Eartags are the bane of our life here; it seems our cows lose them for fun. We find them hung in hedges, leaving just a hole where they once sat in their teddy-bear ears. Which is a bit of a pain since, legally, all cattle in the UK have to have 2 tags, so we seem to be constantly replacing them.
Well, that might be a bit of an exaggeration, it’s probably more like a handful a year, but it does feel never-ending sometimes. And their ears are so fluffy, you have to hunt to find the tags in the first place; which has led to ones being marked down as missing, only for it to miraculously reappear when you get up close!
Tags are really important though. They’re basically earrings that contain an animal’s unique identification number, so they can be fully traceable from birth. Cows even have their own passports, connected to the number on their eartag, that follows them from place to place, recording every single movement!

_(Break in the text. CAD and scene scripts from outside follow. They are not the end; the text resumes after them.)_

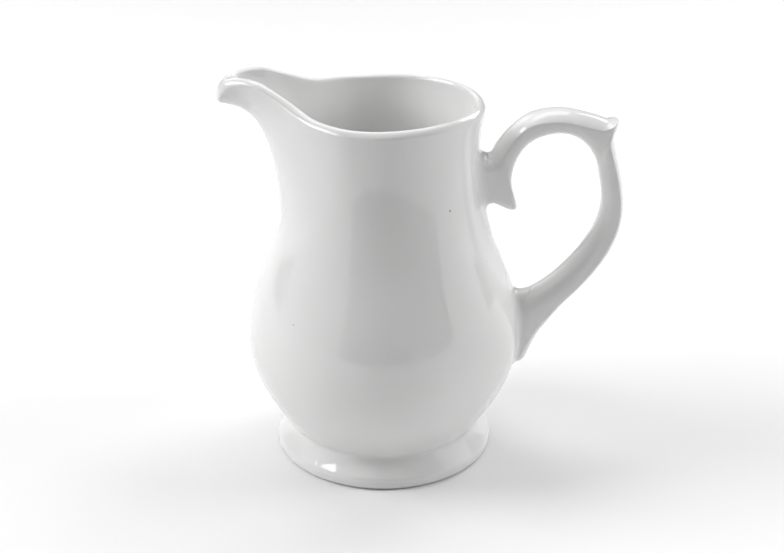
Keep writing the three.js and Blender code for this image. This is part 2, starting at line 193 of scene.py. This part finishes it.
BACKDROP = (0.95, 0.95, 0.95, 1)
TABLE_FRONT = 0.33              # metres from the jug's middle to the front edge of the pale table
TABLE_REACH = 3                 # metres to its back edge and to each side
TABLE_COLOUR = (0.86, 0.86, 0.86, 1)
TABLE_ROUGHNESS = 0.7

foot_low, foot_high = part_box("foot")
AXIS_X = (foot_low[0] + foot_high[0]) / 2     # the vessel's upright axis in the frame, metres


def place(points):
    """Points in mm about the vessel's axis, as metres in the frame."""
    moved = np.asarray(points, float) * MM
    moved[..., 0] += AXIS_X
    return moved


# ---------------------------------------------------------------- curves
def spline(knots, points):
    """Natural cubic spline through vector points, as a function of one number or an array of them."""
    knots = np.asarray(knots, float)
    points = np.asarray(points, float)
    count = len(knots)
    span = np.diff(knots)
    matrix = np.eye(count)
    right = np.zeros_like(points)
    for i in range(1, count - 1):
        matrix[i, i - 1:i + 2] = span[i - 1], 2 * (span[i - 1] + span[i]), span[i]
        right[i] = 6 * ((points[i + 1] - points[i]) / span[i] - (points[i] - points[i - 1]) / span[i - 1])
    bend = np.linalg.solve(matrix, right)

    def at(where):
        where = np.asarray(where, float)
        i = np.clip(np.searchsorted(knots, where, side="right") - 1, 0, count - 2)
        width = span[i][..., None]
        b = (where - knots[i])[..., None] / width
        a = 1 - b
        cubic = ((a ** 3 - a) * bend[i] + (b ** 3 - b) * bend[i + 1]) * width ** 2 / 6
        return a * points[i] + b * points[i + 1] + cubic

    return at


def chords(points):
    """Running length along a list of points."""
    steps = np.linalg.norm(np.diff(np.asarray(points, float), axis=0), axis=-1)
    return np.concatenate([[0], np.cumsum(steps)])


def smooth_outline(points, steps):
    """Evenly stepped smooth curve through a list of plane points."""
    lengths = chords(points)
    return spline(lengths, points)(np.linspace(0, lengths[-1], steps))


def unit(vectors):
    return vectors / np.linalg.norm(vectors, axis=-1, keepdims=True)


def even_angles(steps):
    return np.arange(steps) / steps * 2 * math.pi


def fade(degrees, limit):
    """1 at the spout, falling smoothly to 0 at that many degrees on both sides of it."""
    return np.cos(np.minimum(np.abs(degrees) / limit, 1) * math.pi / 2)[:, None] ** 2


# ---------------------------------------------------------------- meshes
def make_mesh(name, vertices, faces):
    """A smooth-shaded mesh object in the scene."""
    mesh = bpy.data.meshes.new(name)
    mesh.from_pydata([tuple(v) for v in vertices], [], faces)
    mesh.validate()
    mesh.update()
    mesh.shade_smooth()
    piece = bpy.data.objects.new(name, mesh)
    bpy.context.scene.collection.objects.link(piece)
    return piece


def skin(name, rings, start=None, end=None):
    """Closed skin over rings of points, with a fan to a point at each end, or joined end to end."""
    rings = np.asarray(rings)
    rows, sides, _ = rings.shape
    vertices = place(rings).reshape(-1, 3).tolist()
    faces = []
    joined = start is None
    for row in range(rows if joined else rows - 1):
        low = row * sides
        high = (row + 1) % rows * sides
        for side in range(sides):
            after = (side + 1) % sides
            faces.append((low + side, low + after, high + after, high + side))
    if not joined:
        first = len(vertices)
        vertices += [place(start).tolist(), place(end).tolist()]
        last = (rows - 1) * sides
        for side in range(sides):
            after = (side + 1) % sides
            faces.append((first, after, side))
            faces.append((first + 1, last + side, last + after))
    return make_mesh(name, vertices, faces)


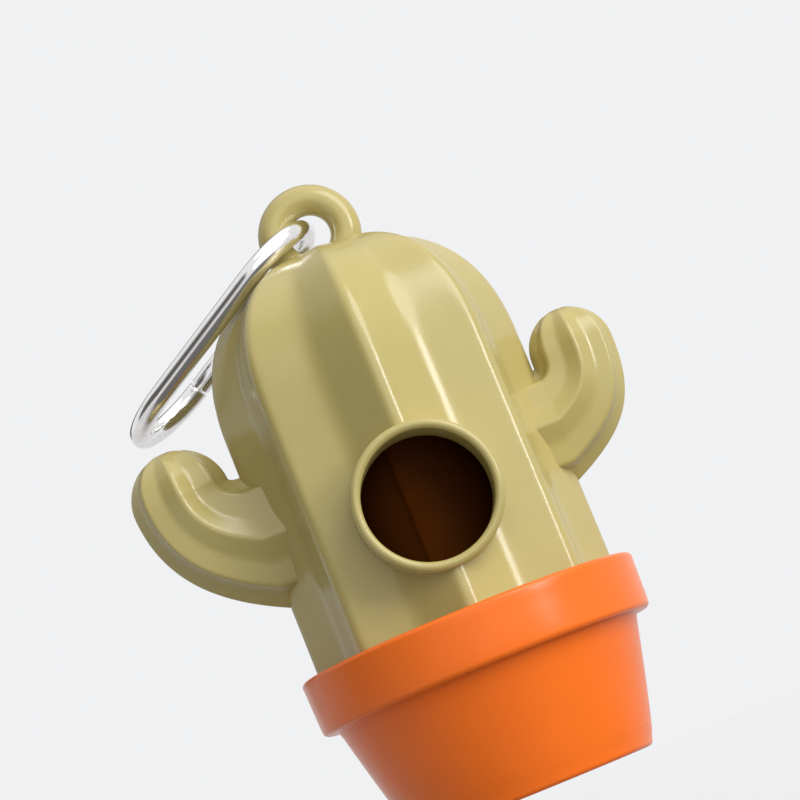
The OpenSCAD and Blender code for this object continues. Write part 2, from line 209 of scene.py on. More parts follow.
class Finish:
    """A node tree under construction, for a material or the world."""

    def __init__(self, owner):
        owner.use_nodes = True
        self.tree = owner.node_tree
        self.tree.nodes.clear()

    def add(self, kind, settings=None, inputs=None, out=0):
        """Adds a node, sets it, fills or links its sockets and gives back one of its outputs."""
        node = self.tree.nodes.new(kind)
        for key, value in (settings or {}).items():
            setattr(node, key, value)
        for key, value in (inputs or {}).items():
            if isinstance(value, Sock):
                self.tree.links.new(value.socket, node.inputs[key])
            else:
                node.inputs[key].default_value = value
        return Sock(self, node.outputs[out]) if len(node.outputs) else None

    def place(self):
        return self.add("ShaderNodeTexCoord", out="Object")

    def placed(self, way="POINT", **inputs):
        """The object's own coordinates, moved, turned or stretched."""
        return self.add("ShaderNodeMapping", {"vector_type": way}, {"Vector": self.place(), **inputs})

    def noise(self, scale, detail, vector=None):
        inputs = {"Vector": vector or self.place(), "Scale": scale, "Detail": detail}
        return self.add("ShaderNodeTexNoise", {}, inputs)

    def ramp(self, value, low, high):
        """0 below low, 1 above high, straight between them."""
        limits = {"Value": value, "From Min": low, "From Max": high}
        return self.add("ShaderNodeMapRange", {"clamp": True}, limits)

    def mix(self, factor, first, second):
        return self.add("ShaderNodeMix", {"data_type": "RGBA"}, {0: factor, 6: first, 7: second}, out=2)

    def ray(self, kind):
        """1 for rays of this kind and 0 for the others."""
        return self.add("ShaderNodeLightPath", out=f"Is {kind} Ray")

    def bump(self, height, distance, normal=None):
        inputs = {"Height": height, "Distance": distance}
        if normal:
            inputs["Normal"] = normal
        return self.add("ShaderNodeBump", {}, inputs)

    def surface(self, **inputs):
        inputs = {key.replace("_", " "): value for key, value in inputs.items()}
        shader = self.add("ShaderNodeBsdfPrincipled", {}, inputs)
        self.add("ShaderNodeOutputMaterial", {}, {"Surface": shader})


def shade(tint, share):
    """A colour made lighter or darker, as a socket's value."""
    return (*[min(1, c * share) for c in tint], 1)


def material(name):
    """The material of that name, with a tree to build if it is new."""
    made = bpy.data.materials.get(name)
    if made:
        return made, None
    made = bpy.data.materials.new(name)
    return made, Finish(made)


def moulded(name, tint, rough=0.2, ior=1.5):
    """Semi-gloss moulded plastic: faint flow clouds, sink ripple in the gloss, a fine grain and dust."""
    made, f = material(name)
    if f:
        clouds = f.noise(70, 3)
        ripple = f.noise(150, 1)
        grain = f.noise(3200, 2)
        dust = f.ramp(f.noise(900, 1), 0.76, 0.80)
        base = f.mix(f.ramp(clouds, 0.3, 0.7), shade(tint, 0.965), shade(tint, 1.035))
        base = f.mix(dust * 0.12, base, shade(tint, 0.45))
        gloss = rough - 0.04 + 0.05 * clouds + 0.03 * grain
        normal = f.bump(grain, 0.012 * MM, f.bump(ripple, 0.06 * MM))
        f.surface(Base_Color=base, Roughness=gloss, Normal=normal, IOR=ior)
    return made


def bag_film(name, tint, film_end):
    """Thin dark film in wound layers: long creases round the roll, and the last wrap's edge, with a band
    of painted light beside it.
    """
    made, f = material(name)
    if f:
        creases = f.noise(1, 3, f.placed(Scale=(90, 90, 320)))
        wrinkles = f.noise(420, 3)
        turned = f.placed(Rotation=(0, 0, -film_end))
        around = f.add("ShaderNodeTexGradient", {"gradient_type": "RADIAL"}, {"Vector": turned}, out=1)
        step = f.ramp(around, 0.4995, 0.5005)
        # painted light: the film is lighter in a band just past its loose edge and on the roll's far
        # side, and darker elsewhere; only the edge itself is real
        outer = step * (1 - 0.6 * f.ramp(around, 0.5, 0.56)) + 0.4 * (1 - f.ramp(around, 0.0, 0.35))
        base = f.mix(outer, shade(tint, 0.85), shade(tint, 1.3))
        base = f.mix(0.5 * f.ramp(creases, 0.35, 0.75), base, shade(tint, 0.95))
        gloss = 0.42 + 0.2 * wrinkles
        normal = f.bump(wrinkles, 0.02 * MM, f.bump(creases, 0.10 * MM))
        f.surface(Base_Color=base, Roughness=gloss, Normal=normal, Specular_IOR_Level=0.02)
    return made


def core_card(name, tint):
    """Wound brown board: fibres, and the spiral seam of its strips."""
    made, f = material(name)
    if f:
        fibres = f.noise(1, 4, f.placed(Scale=(900, 900, 240)))
        flecks = f.noise(1400, 3)
        strip = f.add("ShaderNodeTexWave", {"wave_type": "BANDS", "bands_direction": "DIAGONAL"},
                      {"Vector": f.place(), "Scale": 9.0, "Distortion": 0.4, "Detail": 1.0}, out=1)
        seam = f.ramp(strip, 0.96, 1.0)
        base = f.mix(f.ramp(fibres, 0.3, 0.7), shade(tint, 0.82), shade(tint, 1.15))
        base = f.mix(seam * 0.5, base, shade(tint, 0.5))
        f.surface(Base_Color=base, Roughness=0.78 + 0.15 * flecks,
                  Normal=f.bump(fibres, 0.03 * MM, f.bump(flecks, 0.015 * MM)))
    return made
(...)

In the UK, calves have to have both their tags fitted within a set number of days from birth, and all have to be registered for their passports before they’re 27 days old.
What’s on the tags?
- The number on the tag begins with letters, the country code– so ours is UK.
- Nect is the herd mark– a number specific to each farm, so all the cattle born to each herd will have that number on their tags.

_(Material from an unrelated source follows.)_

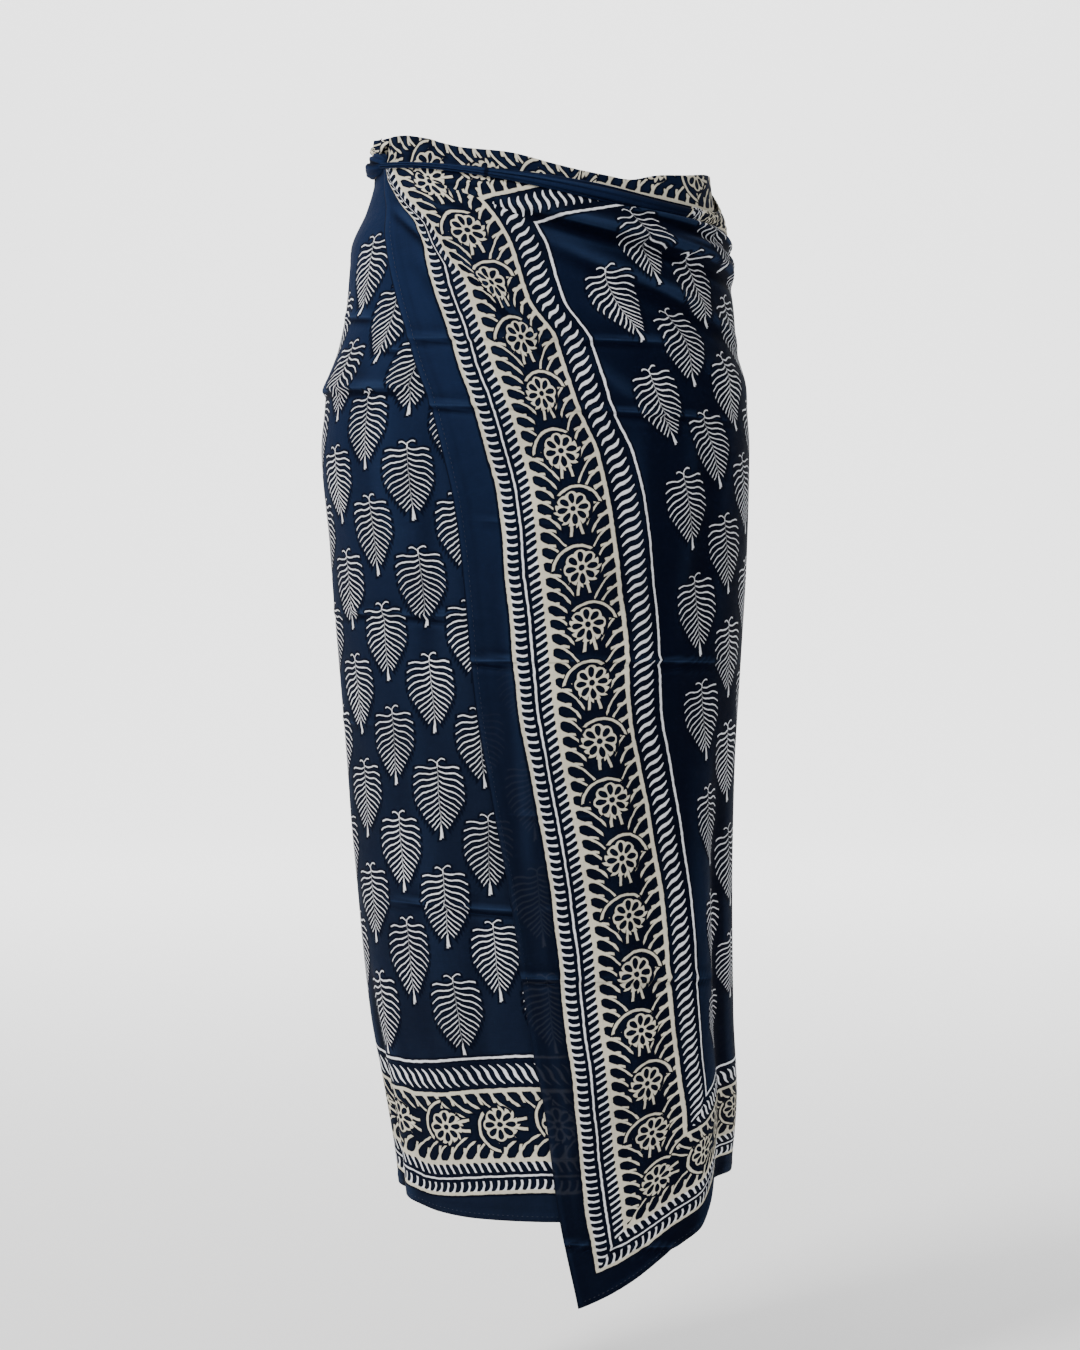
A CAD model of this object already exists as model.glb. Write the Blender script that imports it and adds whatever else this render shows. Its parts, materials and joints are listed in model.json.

- And after that, there’s the animal’s individual, 6-digit number.
- The first of the 6 numbers is the ‘check digit’, it goes up from 1 to 7, then repeats.
- Then, the next 5 digits are their number. So, for the first ever calf born to a herd, their number might be 100001.
A cow’s full tag might read- UK 123456 100001
Sheep and goats also have to have eartags, they are given one or two tags within a set number of months from birth, or before they’re moved off the holding they were born on, whichever’s sooner. Their tags are also EIDs (electronic identifiers), which means they contain a chip that can be read electronically. Their tag, like cows’, includes the individual flock or herd mark.
Pigs can be identified with either an eartag, a tattoo on their ear, or something called slap marks on their sides, where they’re stamped with permanent ink. Again, the numbers used is their herd mark, so they can be traced back to the farm they were born on.
Every piece of British beef, pork or lamb sold can be traced back to the farm it was produced on because of our tagging and identification system- which is pretty amazing, isn’t it!?
Other Forms of Identification
Before sheep had to have eartags, farmers already had a way of identifying who each flock belonged to, so wandering sheep could be returned. The methods had been around for hundreds of years and are still used today on many hill farms, like the hefted flocks we covered yesterday, where there’s a lot of surrounding sheep for escapees and ones who roam too far to get mixed up with.
They’re called Smit Marks and Lug Marks.
Lug marks are small notches clipped into sheep’s ears at an early age, in a set pattern that identifies the owner.
And if you’ve ever looked at a flock of sheep and wondered why they all had the same, coloured marks on their fleece, then you’ve seen a smit mark. They’re paint marks, a mixture of lines and spots in specific places on the sheep, that identifies who they belong to.
Lug marks and smit marks for the farms are recorded in books that date back hundreds of years, starting with the Shepherd’s Guide that was published in 1817! So, traceability certainly isn’t a new thing!